In CA, there really is no such thing as "AS IS", the Buyer always has the right to investigate the property and make a decision based on findings.
Also, don't beat yourself up, stating "Seller will make no repairs" is a double-edged sword. On one hand, it means you will not have additional out-of-pocket costs; however, it also throws up a big red flag of concern in the eyes of the Buyer, which can lead to your property not even being looked at by that potential Buyer.
"Am I required, when selling my home, to pay for items discovered in a home inspection which are considered code items?"
With the exception of Water Heater and Smoke Detector statutory compliances (covered under Para 4B(2) of the CAR Residential Purchase Agreement), no.
"The inspector discovered electrical issues. I stated in the agreement that the home was sold as is in its present condition. If we go further, can the buyer say to me that these repairs are required and code items should be paid by the seller? If so, why? Is this Law?"

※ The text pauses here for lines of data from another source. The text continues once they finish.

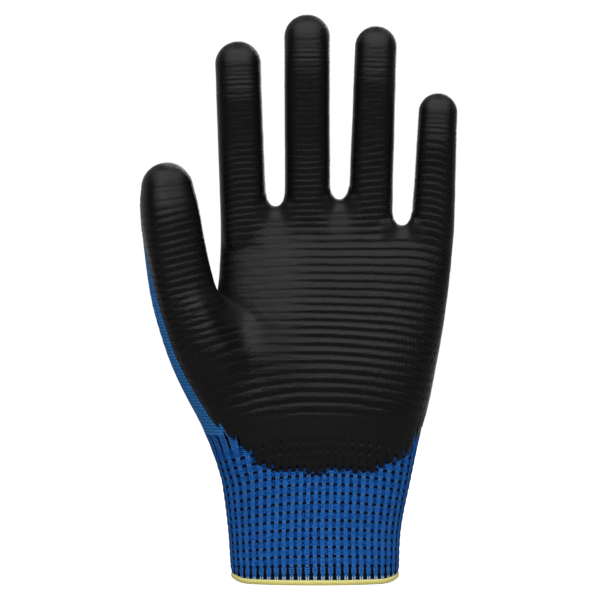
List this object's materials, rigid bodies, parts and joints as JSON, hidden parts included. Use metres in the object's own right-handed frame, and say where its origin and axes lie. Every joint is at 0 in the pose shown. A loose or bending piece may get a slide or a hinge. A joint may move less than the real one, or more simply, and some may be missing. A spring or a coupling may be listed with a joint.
{
  "type": "cut resistant glove",
  "caption": "Left-hand knitted glove with a ribbed dipped palm and fingers, stalls that bend at each knuckle, an elastic cuff and an overlocked hem, open at the wrist.",
  "frame": {"origin": "middle of the wrist opening, in the plane of the hem's underside", "axes": "+Z from the wrist up the fingers, -Y out of the palm, -X towards the thumb's side"},
  "size_m": [0.1373, 0.0468, 0.245],
  "materials": {
    "knit": "matte knit",
    "film": "satin, ribbed",
    "hem_yarn": "matte overlock",
    "elastic": "matte"
  },
  "bodies": {
    "hand": {"hem": "hem_yarn", "cuff": "knit", "cuff_elastic": "elastic", "palm_liner": "knit", "knuckle_liner": "knit", "palm_film": "film", "index_proximal_flex": "film", "middle_proximal_flex": "film", "ring_proximal_flex": "film", "little_proximal_flex": "film", "thumb_proximal_flex": "film"},
    "index_proximal": {"index_proximal_liner": "knit", "index_proximal_film": "film", "index_middle_flex": "film"},
    "index_middle": {"index_middle_liner": "knit", "index_middle_film": "film", "index_distal_flex": "film"},
    "index_distal": {"index_distal_liner": "knit", "index_distal_film": "film"},
    "middle_proximal": {"middle_proximal_liner": "knit", "middle_proximal_film": "film", "middle_middle_flex": "film"},
    "middle_middle": {"middle_middle_liner": "knit", "middle_middle_film": "film", "middle_distal_flex": "film"},
    "middle_distal": {"middle_distal_liner": "knit", "middle_distal_film": "film"},
    "ring_proximal": {"ring_proximal_liner": "knit", "ring_proximal_film": "film", "ring_middle_flex": "film"},
    "ring_middle": {"ring_middle_liner": "knit", "ring_middle_film": "film", "ring_distal_flex": "film"},
    "ring_distal": {"ring_distal_liner": "knit", "ring_distal_film": "film"},
    "little_proximal": {"little_proximal_liner": "knit", "little_proximal_film": "film", "little_middle_flex": "film"},
    "little_middle": {"little_middle_liner": "knit", "little_middle_film": "film", "little_distal_flex": "film"},
    "little_distal": {"little_distal_liner": "knit", "little_distal_film": "film"},
    "thumb_proximal": {"thumb_proximal_liner": "knit", "thumb_proximal_film": "film", "thumb_distal_flex": "film"},
    "thumb_distal": {"thumb_distal_liner": "knit", "thumb_distal_film": "film"}
  },
  "joints": [
    {"name": "index_proximal_bend", "type": "hinge", "parent": "hand", "child": "index_proximal", "pos_m": [-0.0314, -0.00063, 0.1717], "axis": [0.9994, -0.0018, 0.0345], "range_deg": [-15, 70], "stiffness_Nm_per_rad": 0.02, "deforming": ["index_proximal_flex"]},
    {"name": "index_middle_bend", "type": "hinge", "parent": "index_proximal", "child": "index_middle", "pos_m": [-0.03221, -0.00187, 0.19493], "axis": [0.9994, -0.0018, 0.0345], "range_deg": [0, 80], "stiffness_Nm_per_rad": 0.02, "deforming": ["index_middle_flex"]},
    {"name": "index_distal_bend", "type": "hinge", "parent": "index_middle", "child": "index_distal", "pos_m": [-0.03288, -0.00291, 0.21449], "axis": [0.9994, -0.0018, 0.0345], "range_deg": [0, 38], "stiffness_Nm_per_rad": 0.02, "deforming": ["index_distal_flex"]},
    {"name": "middle_proximal_bend", "type": "hinge", "parent": "hand", "child": "middle_proximal", "pos_m": [-0.00324, -0.00079, 0.1748], "axis": [1, -0.0001, 0.0027], "range_deg": [-15, 70], "stiffness_Nm_per_rad": 0.02, "deforming": ["middle_proximal_flex"]},
    {"name": "middle_middle_bend", "type": "hinge", "parent": "middle_proximal", "child": "middle_middle", "pos_m": [-0.00331, -0.0022, 0.20122], "axis": [1, -0.0001, 0.0027], "range_deg": [0, 80], "stiffness_Nm_per_rad": 0.02, "deforming": ["middle_middle_flex"]},
    {"name": "middle_distal_bend", "type": "hinge", "parent": "middle_middle", "child": "middle_distal", "pos_m": [-0.00337, -0.00338, 0.22348], "axis": [1, -0.0001, 0.0027], "range_deg": [0, 38], "stiffness_Nm_per_rad": 0.02, "deforming": ["middle_distal_flex"]},
    {"name": "ring_proximal_bend", "type": "hinge", "parent": "hand", "child": "ring_proximal", "pos_m": [0.02448, -0.00079, 0.1748], "axis": [0.9995, 0.0017, -0.0323], "range_deg": [-15, 70], "stiffness_Nm_per_rad": 0.02, "deforming": ["ring_proximal_flex"]},
    {"name": "ring_middle_bend", "type": "hinge", "parent": "ring_proximal", "child": "ring_middle", "pos_m": [0.02527, -0.00211, 0.19934], "axis": [0.9995, 0.0017, -0.0323], "range_deg": [0, 80], "stiffness_Nm_per_rad": 0.02, "deforming": ["ring_middle_flex"]},
    {"name": "ring_distal_bend", "type": "hinge", "parent": "ring_middle", "child": "ring_distal", "pos_m": [0.02594, -0.00321, 0.22001], "axis": [0.9995, 0.0017, -0.0323], "range_deg": [0, 38], "stiffness_Nm_per_rad": 0.02, "deforming": ["ring_distal_flex"]},
    {"name": "little_proximal_bend", "type": "hinge", "parent": "hand", "child": "little_proximal", "pos_m": [0.05176, -0.00059, 0.1635], "axis": [0.999, 0.0025, -0.0441], "range_deg": [-15, 70], "stiffness_Nm_per_rad": 0.02, "deforming": ["little_proximal_flex"]},
    {"name": "little_middle_bend", "type": "hinge", "parent": "little_proximal", "child": "little_middle", "pos_m": [0.05255, -0.0016, 0.18131], "axis": [0.999, 0.0025, -0.0441], "range_deg": [0, 80], "stiffness_Nm_per_rad": 0.02, "deforming": ["little_middle_flex"]},
    {"name": "little_distal_bend", "type": "hinge", "parent": "little_middle", "child": "little_distal", "pos_m": [0.05322, -0.00244, 0.19632], "axis": [0.999, 0.0025, -0.0441], "range_deg": [0, 38], "stiffness_Nm_per_rad": 0.02, "deforming": ["little_distal_flex"]},
    {"name": "thumb_proximal_bend", "type": "hinge", "parent": "hand", "child": "thumb_proximal", "pos_m": [-0.05868, -0.01268, 0.13488], "axis": [0.9288, 0.3342, 0.1598], "range_deg": [-10, 40], "stiffness_Nm_per_rad": 0.02, "deforming": ["thumb_proximal_flex"]},
    {"name": "thumb_distal_bend", "type": "hinge", "parent": "thumb_proximal", "child": "thumb_distal", "pos_m": [-0.06169, -0.01428, 0.15566], "axis": [0.9288, 0.3342, 0.1598], "range_deg": [0, 50], "stiffness_Nm_per_rad": 0.02, "deforming": ["thumb_distal_flex"]}
  ]
}
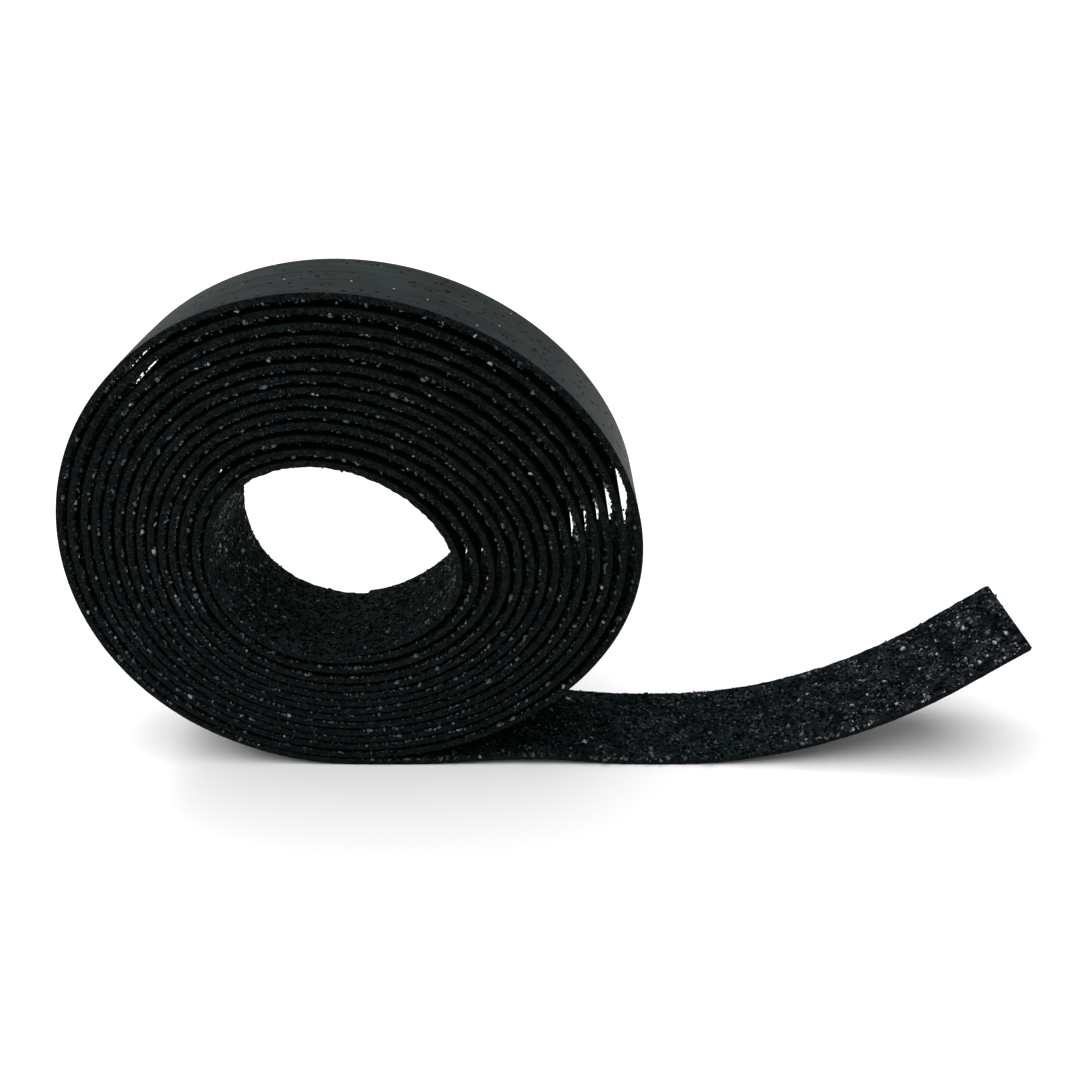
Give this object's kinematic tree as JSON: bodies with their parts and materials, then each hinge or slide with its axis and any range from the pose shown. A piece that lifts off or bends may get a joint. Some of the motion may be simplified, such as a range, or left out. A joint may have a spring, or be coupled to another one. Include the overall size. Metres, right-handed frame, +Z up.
{
  "type": "grip tape roll",
  "caption": "Open-core roll of gritty black rubber strip standing on its edge, with a free tail that lies along the floor and curls up at its end.",
  "frame": {"origin": "on the floor at the middle of the flat patch under the outer turn, halfway across the strip's width", "axes": "+X along the tail, +Y along the winding axis away from the viewer, +Z up"},
  "size_m": [0.1905, 0.025, 0.1006],
  "materials": {
    "rubber": "satin black rubber, the smooth face and the cut edges of the strip",
    "grit": "coarse dark grit bonded to rubber, rough with small glinting grains"
  },
  "bodies": {
    "coil": {"coil_rubber": "rubber", "coil_grit": "grit"},
    "inner_end": {"inner_end_rubber": "rubber", "inner_end_grit": "grit"},
    "tail_root": {"tail_root_rubber": "rubber", "tail_root_grit": "grit"},
    "curl_1": {"curl_1_rubber": "rubber", "curl_1_grit": "grit"},
    "curl_2": {"curl_2_rubber": "rubber", "curl_2_grit": "grit"},
    "curl_3": {"curl_3_rubber": "rubber", "curl_3_grit": "grit"},
    "curl_4": {"curl_4_rubber": "rubber", "curl_4_grit": "grit"},
    "tail_tip": {"tail_tip_rubber": "rubber", "tail_tip_grit": "grit"}
  },
  "joints": [
    {"name": "inner_end_lift", "type": "hinge", "parent": "coil", "child": "inner_end", "pos_m": [0.01132, 0, 0.03293], "axis": [0, 1, 0], "range_deg": [0, 40], "stiffness_Nm_per_rad": 0.04},
    {"name": "tail_lift", "type": "hinge", "parent": "coil", "child": "tail_root", "pos_m": [0.0305, 0, 0.00265], "axis": [0, -1, 0], "range_deg": [0, 30], "stiffness_Nm_per_rad": 0.04},
    {"name": "tail_curl", "type": "hinge", "parent": "tail_root", "child": "curl_1", "pos_m": [0.06, 0, 0.0014], "axis": [0, -1, 0], "range_deg": [-7, 10], "stiffness_Nm_per_rad": 0.04},
    {"name": "tail_curl_2", "type": "hinge", "parent": "curl_1", "child": "curl_2", "pos_m": [0.07559, 0, 0.00264], "axis": [0, -1, 0], "range_deg": [-7, 10], "stiffness_Nm_per_rad": 0.04},
    {"name": "tail_curl_3", "type": "hinge", "parent": "curl_2", "child": "curl_3", "pos_m": [0.0908, 0, 0.00633], "axis": [0, -1, 0], "range_deg": [-7, 10], "stiffness_Nm_per_rad": 0.04},
    {"name": "tail_curl_4", "type": "hinge", "parent": "curl_3", "child": "curl_4", "pos_m": [0.10522, 0, 0.01238], "axis": [0, -1, 0], "range_deg": [-7, 10], "stiffness_Nm_per_rad": 0.04},
    {"name": "tail_curl_5", "type": "hinge", "parent": "curl_4", "child": "tail_tip", "pos_m": [0.11851, 0, 0.02064], "axis": [0, -1, 0], "range_deg": [-7, 10], "stiffness_Nm_per_rad": 0.04}
  ],
  "couplings": [
    {"joint": "tail_curl_2", "follows": "tail_curl", "ratio": 1},
    {"joint": "tail_curl_3", "follows": "tail_curl", "ratio": 1},
    {"joint": "tail_curl_4", "follows": "tail_curl", "ratio": 1},
    {"joint": "tail_curl_5", "follows": "tail_curl", "ratio": 1}
  ]
}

You are not required to repair anything; however, this is really a question of how comfortable you are with post-transaction liability exposure. If the issue(s) in question are safety related and are not fixed you are leaving yourself open for serious liability. You should first get a quote for the repairs to determine estimated cost before making your decision either way.
If this deal falls through you will have to disclose the existence of the electrical issues to the next buyer. At this stage it's best to try and come to some agreement with the current Buyer unless you believe you would net more money by taking the house off the market, making repairs, and re-listing the property for sale. You might also consider a closing cost credit instead making the actual repair as costs can escalate once the work starts based on what is found.
Please take a look at the purchase contract Page 2 Item 4B(2) see who is selected there buyer or seller and if the discovered electrical issues fall under this category. Please note that it says if required as a condition of closing escrow under any law.
Further, are these inspection / code issues somethin that you knew about and did not report on the TDS? If you did not disclose something you knew about - get it fixed and revise your disclosures.
Remember, if you have been told about an issue, you and your agent now MUST disclose it to any future buyer.
Broker / Owner
Thom Colby Properties
Newport Beach, CA
Since you said "As Is", the argument may be as is as of when? That may be the issue.
The municipality just wants it done. They usually do not care who does it, but they may have a timetable.
Get your real estate agent to research and be prepared with the info. You are now in a negotiation.
If you didnt know then it is your choice whether you want to sell your home or not. Say you dont want to fix it or creditthe buyer and the buyer backs out, you now need to disclose this information to any future buyer which will reduce teh amount of potential buyers, or you will have to fix it anyway in order for any other buyer to get a loan.
So it depends on how much you want to sell. You can offer to split teh estimate but the fair thing is to do teh work whther you want to hear that or not.